I then took the train to an even smaller town called Surin, again nothing there! I spoke to a friend online and he recommended a place called Kanchanaburi West of bangkok where the famous River Kwai bridge is. I traveled over 500km across central Thailand by train close to the Burmese border. Kanchanaburi was a really relaxing, scenic and easy going place full of interesting people. It's the kind of place where days seem to merge into each other and before long you forget how long you've been there, in a good way! I met a couple of guys who had lived in Thailand for a long time. They were called Rob and Renee. They both spoke Thai and they had a car so I went with them to few interesting places. One of which was the infamous Hell Fire Pass. This is a section of the railway Japan built in WWII in order to connect Bangkok to Burma to transport military supplies as going by sea was claiming to many of their ships. Captured soldiers as well as Burmese and Malay captives were transported to the jungle and forced to build 415km of railway. It is known today as the Death Railway as it's construction claimed over 100,000 lives, mainly due to the brutality of the Japanese guards. The story was made famous by the film 'The Bridge on the River Kwai'.
A memorial for the men who lost their lives
The infamous 'Hell Fire Pass'
A twisty tree!
Sunset from my balcony
Bridge over The River Kwai
It turned out that Rob and Renee were going by car to Bangkok, so I hitched a lift with them. As soon as I got to Bangkok I caught a bus straight to a small town on the coast called Prachuap Kiri Khan. It had been ages since I had been by the sea so it was lovely walking on the beach and having a swim. There was a large rocky, hilly, mountain to the North of the bay which I decided I would climb the next day. I got up at 05.30, packed a bag with everything necessary to make a day out of it and began the long trek along the coast watching the sun rise over the horizon.
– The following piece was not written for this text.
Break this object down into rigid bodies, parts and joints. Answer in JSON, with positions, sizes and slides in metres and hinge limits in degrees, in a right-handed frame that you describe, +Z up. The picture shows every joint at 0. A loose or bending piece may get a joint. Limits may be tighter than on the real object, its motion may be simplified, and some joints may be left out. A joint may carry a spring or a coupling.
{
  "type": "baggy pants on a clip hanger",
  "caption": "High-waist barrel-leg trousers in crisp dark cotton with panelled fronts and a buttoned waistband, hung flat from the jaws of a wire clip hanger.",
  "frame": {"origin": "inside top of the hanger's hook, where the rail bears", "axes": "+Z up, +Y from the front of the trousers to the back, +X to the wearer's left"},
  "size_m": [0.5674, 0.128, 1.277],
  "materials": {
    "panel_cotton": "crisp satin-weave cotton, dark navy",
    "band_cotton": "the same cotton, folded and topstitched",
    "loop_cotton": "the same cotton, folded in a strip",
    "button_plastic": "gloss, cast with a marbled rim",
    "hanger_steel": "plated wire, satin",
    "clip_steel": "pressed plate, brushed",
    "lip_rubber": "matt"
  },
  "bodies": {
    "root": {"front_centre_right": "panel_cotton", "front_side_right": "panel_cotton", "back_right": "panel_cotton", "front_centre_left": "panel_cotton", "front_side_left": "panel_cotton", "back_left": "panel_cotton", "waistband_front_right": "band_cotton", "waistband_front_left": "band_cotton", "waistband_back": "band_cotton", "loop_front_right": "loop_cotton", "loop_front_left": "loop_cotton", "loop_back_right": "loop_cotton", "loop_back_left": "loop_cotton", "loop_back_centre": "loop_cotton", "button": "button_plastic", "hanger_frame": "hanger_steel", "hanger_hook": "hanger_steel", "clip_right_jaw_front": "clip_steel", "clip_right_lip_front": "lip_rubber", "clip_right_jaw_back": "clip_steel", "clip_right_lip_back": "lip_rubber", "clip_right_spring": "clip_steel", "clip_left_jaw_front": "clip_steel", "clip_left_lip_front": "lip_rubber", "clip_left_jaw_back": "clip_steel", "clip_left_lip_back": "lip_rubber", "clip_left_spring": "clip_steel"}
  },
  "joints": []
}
After 3 hours of difficult climbing I discovered it was impossible to reach the top without any climbing gear and I wasn't prepared to risk my life in order to prove something to the hotel staff that said I would never make it! It was still a great day out, I found a low point and crossed over to the other side and was met by waves crashing against the rocks.
A view of the bay
View of Prachuap Kiri Khan
The sun rising over the rock I had intended to climb
No way up!
The other side of the rock
The town was also overrun by monkeys!
I continued my journey South to a place called Chumpon and then took a ferry to an island called Ko Tao. It was really nice there but was mainly for people wanting to get PADI certificates and I wanted to save my money for Ko Phangan so I went there! I met an American guy called Mark and a Swiss fella called Samuel. We spent the majority of our time riding motorbikes around the island and partying on the beach.
Hat Rin beach (where the fun happens)
Names that escaped me
Found a drum and bass dj
Beach rave and fire limbo
Experimenting with my manual exposure
After 5 nights on the island I was running out of time and money so I went back to the mainland and traveled to Malaysia by rail.